Bir ülke, toprakla vatan olur, bayrakla özgürleşir, milletle yaşar, hukukla kurumsallaşır ve adaletli hukukla da “DEVLET” olur.
Devleti geleceğe aktaran en yüce güçtür hukuk. Güvenini yitirmiş hukuk çatısı altında ülkelerin varlığını sürdürebildiğine tarihler şahit olmamıştır.
Hukukun birincil kanıtı bağımsız ve tarafsızlığıdır. Ancak ülkelerin Anayasalarında “bağımsız ve tarafsız” yazmasından daha önemlisi, işlerliği ile bunun kanıtlanmasıdır. Ne yazık ki; her gün yasaların çiğnendiği ve hukukun sessiz kaldığı bir ülkede kişilerin hukuk içinde varlığı kadar devletin geleceği de tehlikededir.

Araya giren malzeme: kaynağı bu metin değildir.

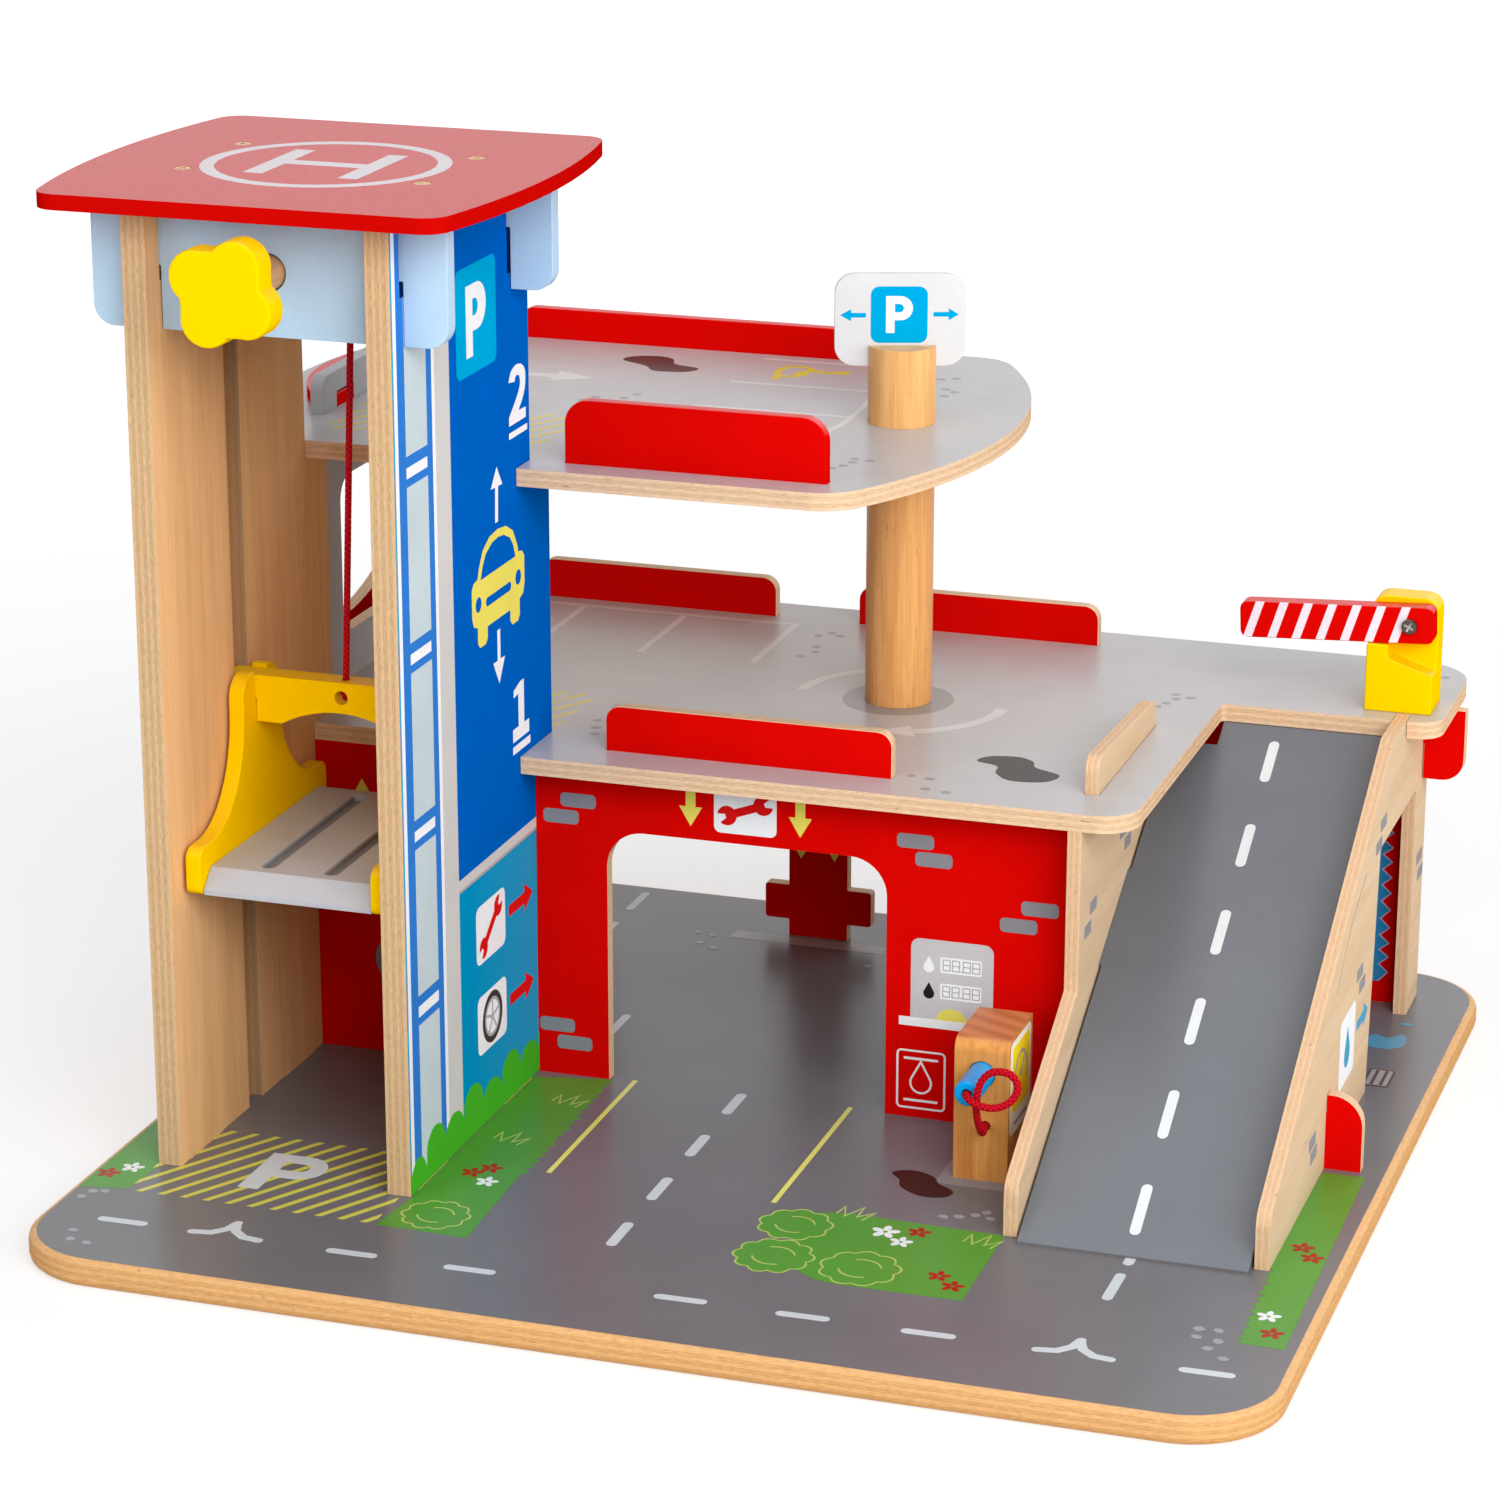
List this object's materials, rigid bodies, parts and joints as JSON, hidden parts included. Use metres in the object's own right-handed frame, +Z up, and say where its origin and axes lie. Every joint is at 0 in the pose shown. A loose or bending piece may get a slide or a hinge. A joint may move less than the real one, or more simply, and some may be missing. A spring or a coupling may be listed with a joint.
{
  "type": "toy parking garage with lift",
  "caption": "Wooden toy parking garage: two parking decks, a hand-cranked lift in a tower with a helipad roof, a ramp, a swinging barrier and a fuel pump on a road-printed base board.",
  "frame": {"origin": "middle of the base board's underside", "axes": "+X to the right as seen from the front, +Y to the back, +Z up"},
  "size_m": [0.487, 0.45, 0.3853],
  "materials": {
    "road_board": "plywood with a printed road",
    "deck_board": "plywood with a printed grey face",
    "ramp_board": "plywood with a printed road",
    "natural_wood": "clear-lacquered plywood",
    "solid_wood": "clear-lacquered solid beech",
    "blue_panel": "plywood with a printed blue face",
    "pale_blue_paint": "satin paint on plywood",
    "red_paint": "satin paint on plywood",
    "yellow_paint": "satin paint on wood",
    "light_grey_paint": "satin paint on wood",
    "mid_grey_paint": "satin paint on plywood",
    "white_paint": "satin paint on wood",
    "blue_paint": "satin paint on wood",
    "red_rope": "braided cord",
    "steel": "dark zinc",
    "brass": "bright"
  },
  "bodies": {
    "root": {"base_board": "road_board", "tower_left_panel": "natural_wood", "tower_right_panel": "blue_panel", "front_cross_board": "pale_blue_paint", "back_cross_board": "pale_blue_paint", "helipad_roof": "red_paint", "roof_screw_1": "brass", "roof_screw_2": "brass", "roof_screw_3": "brass", "roof_screw_4": "brass", "lift_rope": "red_rope", "deck_1": "deck_board", "deck_2": "deck_board", "deck_2_front_fence": "red_paint", "deck_2_back_fence": "red_paint", "deck_1_front_fence": "red_paint", "deck_1_back_left_fence": "red_paint", "deck_1_back_right_fence": "red_paint", "wood_fence": "natural_wood", "front_wall": "red_paint", "back_wall": "red_paint", "ramp_board": "ramp_board", "ramp_left_panel": "natural_wood", "ramp_right_panel": "natural_wood", "side_wall": "mid_grey_paint", "left_fence": "mid_grey_paint", "left_kerb": "red_paint", "deck_1_left_fence": "red_paint", "post": "solid_wood", "sign_dowel": "solid_wood", "sign_board": "white_paint", "barrier_block": "yellow_paint", "barrier_screw": "steel", "pump_block": "solid_wood", "pump_hose": "red_rope"},
    "lift": {"lift_left_cheek": "yellow_paint", "lift_right_cheek": "yellow_paint", "lift_platform": "light_grey_paint", "lift_cross_bar": "yellow_paint", "rope_knot": "red_rope"},
    "winch": {"winch_shaft": "solid_wood", "winch_pin": "steel", "winch_knob": "yellow_paint", "rope_winding": "red_rope"},
    "arm": {"barrier_arm": "red_paint"},
    "nozzle": {"pump_nozzle": "blue_paint"}
  },
  "joints": [
    {"name": "lift_slide", "type": "slide", "parent": "root", "child": "lift", "axis": [0, 0, 1], "range_m": [-0.1064, 0.1363], "deforming": ["lift_rope"]},
    {"name": "winch_turn", "type": "hinge", "parent": "root", "child": "winch", "pos_m": [-0.161, 0, 0.356], "axis": [0, -1, 0], "range_deg": [-763, 977]},
    {"name": "barrier_swing", "type": "hinge", "parent": "root", "child": "arm", "pos_m": [0.2068, 0, 0.1836], "axis": [0, 1, 0], "range_deg": [0, 90]},
    {"name": "nozzle_pull", "type": "slide", "parent": "root", "child": "nozzle", "axis": [0, -1, 0], "range_m": [0, 0.012], "deforming": ["pump_hose"]}
  ],
  "couplings": [
    {"joint": "winch_turn", "follows": "lift_slide", "rad_per_m": 125}
  ]
}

Yasa çiğneyerek yaratılan fiili duruma yasallık kazandırmanın yolu yasaları kişiye uyarlamak değil, kişiyi yasalara uymaya zorlamak olmalıydı.

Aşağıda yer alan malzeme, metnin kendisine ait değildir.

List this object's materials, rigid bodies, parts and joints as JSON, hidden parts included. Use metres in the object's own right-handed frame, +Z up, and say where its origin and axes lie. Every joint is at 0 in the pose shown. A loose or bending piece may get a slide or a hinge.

Ne yazık ki; bizleri de karamsarlığa iten işte bu ters işleyen uygulamadır. Yasa tanımazlıkların yasalara uyarlanmasıyla sözde yasallık ve işlerlik kazandırılması demokrasilerin kabullenebileceği bir durum değildir. Ülkemizi dışarıda zora sokan en temel etken de işte budur. Parmak çoğunluğu ile böylesi uygulamayı yurt içinde “demokrasinin gereği” diye yutturmak olası görünse de, böyle bir “demokrasinin(!)” uygulama alanı bulduğu bir ülkenin yeterince ciddiye alınmayacağı açıktır.
Her gün farklı ülkelerden aleyhimize yükselen seslerin temelinde işte bu çarpık demokrasi ve hukuk anlayışının yattığı inkâr götürmez bir gerçektir.
Hukuka güveni sıfırlayan yeni bir sistemin dayatılmasına elbette “HAYIR!”
Devletin başı, cumhurun başı, hükümetin başı, hazinenin başı, ordunun başı, yürütmenin başı… Ve sayılıp dökülmesi mümkün olan yenilerinin en tepesinde parti genel başkanlığı, – parmak çoğunluğuyla yasallık kazandırılmış olsa bile – geçerli demokrasi ilkeleri arasında hangi demokratik ülkede yeri vardır bunun?.
Bu çarpık uygulamalarla yara alan hukuktur, zarar gören devlettir.
*
Avukatlar gününün “hukukun üstünlüğünün tescillendiği” herkesin yasalar önünde mutlak eşitliğe kavuşturulduğu, hiç kimsenin gücünü yasalardan almadığı bir güçle ayrıcalıklı kılınmadığı bir ortamda kutlanabildiği günlere kavuşmak dileğiyle….
Adaleti, yargı bağımsızlığını ve kuvvetler ayrılığını yeniden sağlamak, OHAL düzensizliğinden kurtulup hukuk devletine ulaşmak için ortak mücadele veren tüm meslek üyelerinin Avukatlar Günü’nü en içten duygularımla kutluyorum.